— START —

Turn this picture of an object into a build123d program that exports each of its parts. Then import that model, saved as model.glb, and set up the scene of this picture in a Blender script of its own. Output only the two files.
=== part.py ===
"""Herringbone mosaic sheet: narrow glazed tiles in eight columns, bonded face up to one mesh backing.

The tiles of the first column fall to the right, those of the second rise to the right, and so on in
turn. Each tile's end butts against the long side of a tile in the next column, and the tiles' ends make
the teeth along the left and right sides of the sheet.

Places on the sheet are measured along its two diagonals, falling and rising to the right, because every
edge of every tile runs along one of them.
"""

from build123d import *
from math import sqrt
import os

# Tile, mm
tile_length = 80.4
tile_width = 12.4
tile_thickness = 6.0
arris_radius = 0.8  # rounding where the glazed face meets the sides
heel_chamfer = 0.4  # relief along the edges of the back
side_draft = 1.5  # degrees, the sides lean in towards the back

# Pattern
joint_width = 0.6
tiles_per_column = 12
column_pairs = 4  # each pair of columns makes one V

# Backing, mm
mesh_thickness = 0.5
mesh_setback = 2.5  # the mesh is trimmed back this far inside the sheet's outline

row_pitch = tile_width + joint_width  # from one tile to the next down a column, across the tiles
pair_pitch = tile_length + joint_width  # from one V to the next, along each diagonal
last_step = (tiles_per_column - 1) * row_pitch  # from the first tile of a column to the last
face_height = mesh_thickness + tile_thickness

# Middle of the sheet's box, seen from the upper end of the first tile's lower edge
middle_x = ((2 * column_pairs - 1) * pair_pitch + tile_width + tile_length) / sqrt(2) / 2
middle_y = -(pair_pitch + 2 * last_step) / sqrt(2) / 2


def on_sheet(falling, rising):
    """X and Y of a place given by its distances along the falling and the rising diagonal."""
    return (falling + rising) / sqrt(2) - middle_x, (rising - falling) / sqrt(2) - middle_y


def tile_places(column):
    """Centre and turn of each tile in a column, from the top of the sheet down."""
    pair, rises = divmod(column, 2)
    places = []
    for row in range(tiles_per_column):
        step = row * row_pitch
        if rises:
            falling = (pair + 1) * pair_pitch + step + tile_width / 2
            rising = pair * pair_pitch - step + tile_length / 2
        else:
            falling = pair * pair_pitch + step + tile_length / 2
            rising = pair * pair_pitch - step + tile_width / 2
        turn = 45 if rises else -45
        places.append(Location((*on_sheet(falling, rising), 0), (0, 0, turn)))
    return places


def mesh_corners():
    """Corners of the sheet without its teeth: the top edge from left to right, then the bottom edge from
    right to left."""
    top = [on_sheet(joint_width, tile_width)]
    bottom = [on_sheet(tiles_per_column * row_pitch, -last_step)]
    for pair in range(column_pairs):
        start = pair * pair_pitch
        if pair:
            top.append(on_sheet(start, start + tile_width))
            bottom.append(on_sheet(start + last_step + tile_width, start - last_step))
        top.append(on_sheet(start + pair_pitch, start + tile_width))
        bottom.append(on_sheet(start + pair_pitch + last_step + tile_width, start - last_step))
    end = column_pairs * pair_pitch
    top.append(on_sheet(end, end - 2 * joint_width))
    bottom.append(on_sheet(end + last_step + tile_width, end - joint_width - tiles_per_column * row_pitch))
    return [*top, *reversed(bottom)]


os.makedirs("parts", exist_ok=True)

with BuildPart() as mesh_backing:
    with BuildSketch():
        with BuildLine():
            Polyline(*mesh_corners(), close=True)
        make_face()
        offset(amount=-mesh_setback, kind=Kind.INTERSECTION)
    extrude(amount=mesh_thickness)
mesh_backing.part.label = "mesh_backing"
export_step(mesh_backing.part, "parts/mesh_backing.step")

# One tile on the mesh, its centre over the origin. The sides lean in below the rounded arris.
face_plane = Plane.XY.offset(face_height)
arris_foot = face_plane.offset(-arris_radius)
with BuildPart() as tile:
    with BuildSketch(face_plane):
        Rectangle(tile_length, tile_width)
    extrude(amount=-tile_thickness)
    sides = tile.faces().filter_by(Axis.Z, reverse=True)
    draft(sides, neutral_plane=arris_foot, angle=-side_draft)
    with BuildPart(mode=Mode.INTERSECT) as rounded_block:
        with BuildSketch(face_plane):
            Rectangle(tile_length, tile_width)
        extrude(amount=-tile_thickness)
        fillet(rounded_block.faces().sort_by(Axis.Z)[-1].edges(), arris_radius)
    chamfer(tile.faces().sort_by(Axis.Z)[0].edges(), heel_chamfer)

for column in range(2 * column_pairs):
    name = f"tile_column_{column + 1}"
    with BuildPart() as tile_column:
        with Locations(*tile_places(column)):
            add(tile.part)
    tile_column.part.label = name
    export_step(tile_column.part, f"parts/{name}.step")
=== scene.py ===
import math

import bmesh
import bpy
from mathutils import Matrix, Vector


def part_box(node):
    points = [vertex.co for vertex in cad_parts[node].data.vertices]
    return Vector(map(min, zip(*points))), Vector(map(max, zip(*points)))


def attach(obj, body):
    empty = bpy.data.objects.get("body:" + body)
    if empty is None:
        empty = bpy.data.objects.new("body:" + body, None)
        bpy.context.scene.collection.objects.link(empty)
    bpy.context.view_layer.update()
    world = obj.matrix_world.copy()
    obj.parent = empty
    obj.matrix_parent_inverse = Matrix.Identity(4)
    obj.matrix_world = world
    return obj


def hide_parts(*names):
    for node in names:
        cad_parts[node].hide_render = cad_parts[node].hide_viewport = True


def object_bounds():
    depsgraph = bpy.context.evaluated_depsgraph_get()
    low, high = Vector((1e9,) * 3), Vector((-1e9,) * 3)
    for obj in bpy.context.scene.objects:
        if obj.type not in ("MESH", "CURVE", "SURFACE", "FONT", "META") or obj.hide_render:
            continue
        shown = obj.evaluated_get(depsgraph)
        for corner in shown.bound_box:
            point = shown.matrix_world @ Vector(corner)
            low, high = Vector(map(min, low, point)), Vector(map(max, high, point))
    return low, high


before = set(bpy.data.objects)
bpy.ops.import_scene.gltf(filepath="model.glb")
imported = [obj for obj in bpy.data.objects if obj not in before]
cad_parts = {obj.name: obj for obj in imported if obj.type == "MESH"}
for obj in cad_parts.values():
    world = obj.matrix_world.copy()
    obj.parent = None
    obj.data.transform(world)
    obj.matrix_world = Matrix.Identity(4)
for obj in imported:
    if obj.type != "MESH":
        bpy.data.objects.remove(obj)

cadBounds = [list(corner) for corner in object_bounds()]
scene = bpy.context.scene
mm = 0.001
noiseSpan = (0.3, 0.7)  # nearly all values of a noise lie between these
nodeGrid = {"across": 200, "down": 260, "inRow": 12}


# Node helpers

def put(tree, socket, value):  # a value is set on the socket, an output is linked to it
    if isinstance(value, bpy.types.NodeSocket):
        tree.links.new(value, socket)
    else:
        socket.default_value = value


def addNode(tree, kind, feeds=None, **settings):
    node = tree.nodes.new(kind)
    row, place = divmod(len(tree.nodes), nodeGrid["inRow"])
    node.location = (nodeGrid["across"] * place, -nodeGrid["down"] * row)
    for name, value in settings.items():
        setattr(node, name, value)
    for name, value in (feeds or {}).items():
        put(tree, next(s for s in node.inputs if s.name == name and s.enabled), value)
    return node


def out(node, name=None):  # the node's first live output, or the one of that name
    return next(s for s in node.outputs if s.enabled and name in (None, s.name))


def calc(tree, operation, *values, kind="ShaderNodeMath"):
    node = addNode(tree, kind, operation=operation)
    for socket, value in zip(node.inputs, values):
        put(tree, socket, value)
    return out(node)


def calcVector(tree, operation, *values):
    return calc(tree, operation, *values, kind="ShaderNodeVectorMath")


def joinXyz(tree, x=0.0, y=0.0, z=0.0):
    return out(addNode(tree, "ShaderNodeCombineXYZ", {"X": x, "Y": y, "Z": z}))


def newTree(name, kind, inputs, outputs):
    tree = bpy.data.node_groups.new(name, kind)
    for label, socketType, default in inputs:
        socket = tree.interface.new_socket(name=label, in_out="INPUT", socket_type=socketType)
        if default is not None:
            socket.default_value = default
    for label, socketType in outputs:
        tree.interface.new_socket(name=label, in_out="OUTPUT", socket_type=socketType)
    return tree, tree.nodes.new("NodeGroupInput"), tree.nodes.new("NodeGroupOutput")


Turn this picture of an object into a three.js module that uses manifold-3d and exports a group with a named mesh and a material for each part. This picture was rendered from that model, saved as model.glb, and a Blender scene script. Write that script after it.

— END —

• [What you are asked to do]
Above are the entries. Quote exactly the lines from the one bearing "for column in" through the one bearing "before = set(bpy.data.objects)".

• [Task response]
for column in range(2 * column_pairs):
    name = f"tile_column_{column + 1}"
    with BuildPart() as tile_column:
        with Locations(*tile_places(column)):
            add(tile.part)
    tile_column.part.label = name
    export_step(tile_column.part, f"parts/{name}.step")
=== scene.py ===
import math

import bmesh
import bpy
from mathutils import Matrix, Vector


def part_box(node):
    points = [vertex.co for vertex in cad_parts[node].data.vertices]
    return Vector(map(min, zip(*points))), Vector(map(max, zip(*points)))


def attach(obj, body):
    empty = bpy.data.objects.get("body:" + body)
    if empty is None:
        empty = bpy.data.objects.new("body:" + body, None)
        bpy.context.scene.collection.objects.link(empty)
    bpy.context.view_layer.update()
    world = obj.matrix_world.copy()
    obj.parent = empty
    obj.matrix_parent_inverse = Matrix.Identity(4)
    obj.matrix_world = world
    return obj


def hide_parts(*names):
    for node in names:
        cad_parts[node].hide_render = cad_parts[node].hide_viewport = True


def object_bounds():
    depsgraph = bpy.context.evaluated_depsgraph_get()
    low, high = Vector((1e9,) * 3), Vector((-1e9,) * 3)
    for obj in bpy.context.scene.objects:
        if obj.type not in ("MESH", "CURVE", "SURFACE", "FONT", "META") or obj.hide_render:
            continue
        shown = obj.evaluated_get(depsgraph)
        for corner in shown.bound_box:
            point = shown.matrix_world @ Vector(corner)
            low, high = Vector(map(min, low, point)), Vector(map(max, high, point))
    return low, high


before = set(bpy.data.objects)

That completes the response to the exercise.